Distributor ID: Ubuntu
Description: Ubuntu 16.04 LTS
Release: 16.04
Codename: xenial
root@xtest:/# exit
exit
~$
It is possible to shutdown the container but it takes a full minute:
~$ time sudo lxc-stop -n xtest
real 1m0.118s
user 0m0.003s
sys 0m0.009s
You can get a list of installed services:
root@xtest:/# service --status-all
[ - ] bootmisc.sh
[ - ] checkfs.sh
[ - ] checkroot-bootclean.sh
[ - ] checkroot.sh
[ - ] console-setup
[ - ] cron
[ - ] hostname.sh
[ ? ] hwclock.sh
[ - ] killprocs
[ ? ] kmod
[ - ] mountall-bootclean.sh
[ - ] mountall.sh
[ - ] mountdevsubfs.sh
[ - ] mountkernfs.sh
[ - ] mountnfs-bootclean.sh
[ - ] mountnfs.sh
[ ? ] networking
[ ? ] ondemand
[ - ] procps
[ - ] rc.local
[ + ] resolvconf
[ - ] rsyslog
[ - ] sendsigs
[ + ] udev
[ - ] umountfs
[ - ] umountnfs.sh
[ - ] umountroot
[ - ] urandom
You can get networking started (but name resolution will not work) by running:
root@xtest:/# service networking start
* Configuring network interfaces...
… but this does not apparently configure a nameserver even though it will obtain a DHCP IP address for the eth0 interface.
Next you need to start the resolvconf service so that DNS can function given the nameserver provided by the DHCP configuration:
root@xtest:/# service resolvconf start
* Setting up resolvconf...
...done.
root@xtest:/# ping www.google.com
PING www.google.com (216.58.210.36) 56(84) bytes of data.
64 bytes from lhr25s11-in-f4.1e100.net (216.58.210.36): icmp_seq=1 ttl=53 time=6.32 ms
At this point you should be able to run apt-get and install whatever packages you want.
You can restart the container using the /etc/init.d/reboot script:
root@xtest:/# /etc/init.d/reboot stop
* Will now restart
Rebooting.
~$
You can try creating an /etc/inittab to give a runlevel to start into (3):
root@xtest:/# echo id:3:initdefault >/etc/inittab
root@xtest:/# /etc/init.d/reboot stop
* Will now restart
Rebooting.
… but this will throw the following error on restart:
Failed to mount cgroup at /sys/fs/cgroup/systemd: Permission denied
[!!!!!!] Failed to mount API filesystems, freezing.
Freezing execution.
In the end you don’t want this /etc/inittab file.
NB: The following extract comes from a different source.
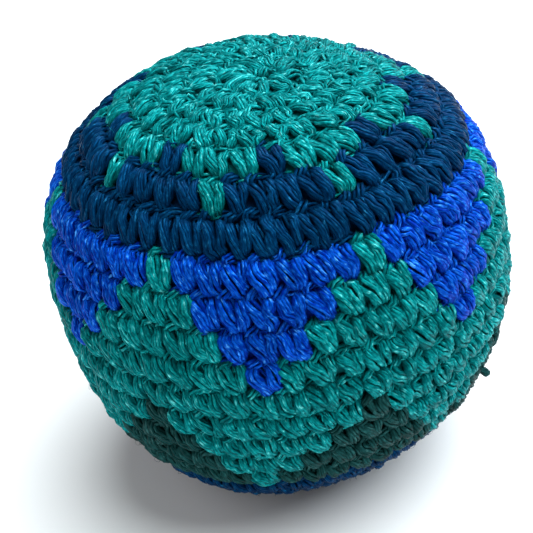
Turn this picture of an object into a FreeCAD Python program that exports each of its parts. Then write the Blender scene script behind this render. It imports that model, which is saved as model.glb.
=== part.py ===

It wasn’t there when you obtained the container, you don’t want it there once you read the solution below.
Backporting LXC
Turns out this is because LXC on Trusty does not support systemd in containers. The solution is to install a backport of LXC:
- add “deb http://archive.ubuntu.com/ubuntu/ trusty-backports main restricted multiverse universe” to /etc/apt/sources.list
- sudo apt-get update
- sudo apt-get -t trusty-backports install lxc
Now if you run lxc-start in non-daemon mode you get the following:
~$ sudo lxc-start -n xtest
lxc-start: utils.c: setproctitle: 1455 Invalid argument - setting cmdline failed
This setproctitle issue is harmless. The container will run anyway.
Installing the lxcfs Package
But we still have the issue of no console and no processes starting – not even networking or DNS – on boot.
You must install the lxcfs package according to this report quoting “systemd will refuse to boot without access to cgroups”.
~$ sudo apt-get install lxcfs
~$ sudo lxc-start -d -n xtest
~$ sudo lxc-stop -n xtest
Now, when you run lxc-start -n xtest you will have the networking and DNS started as expected.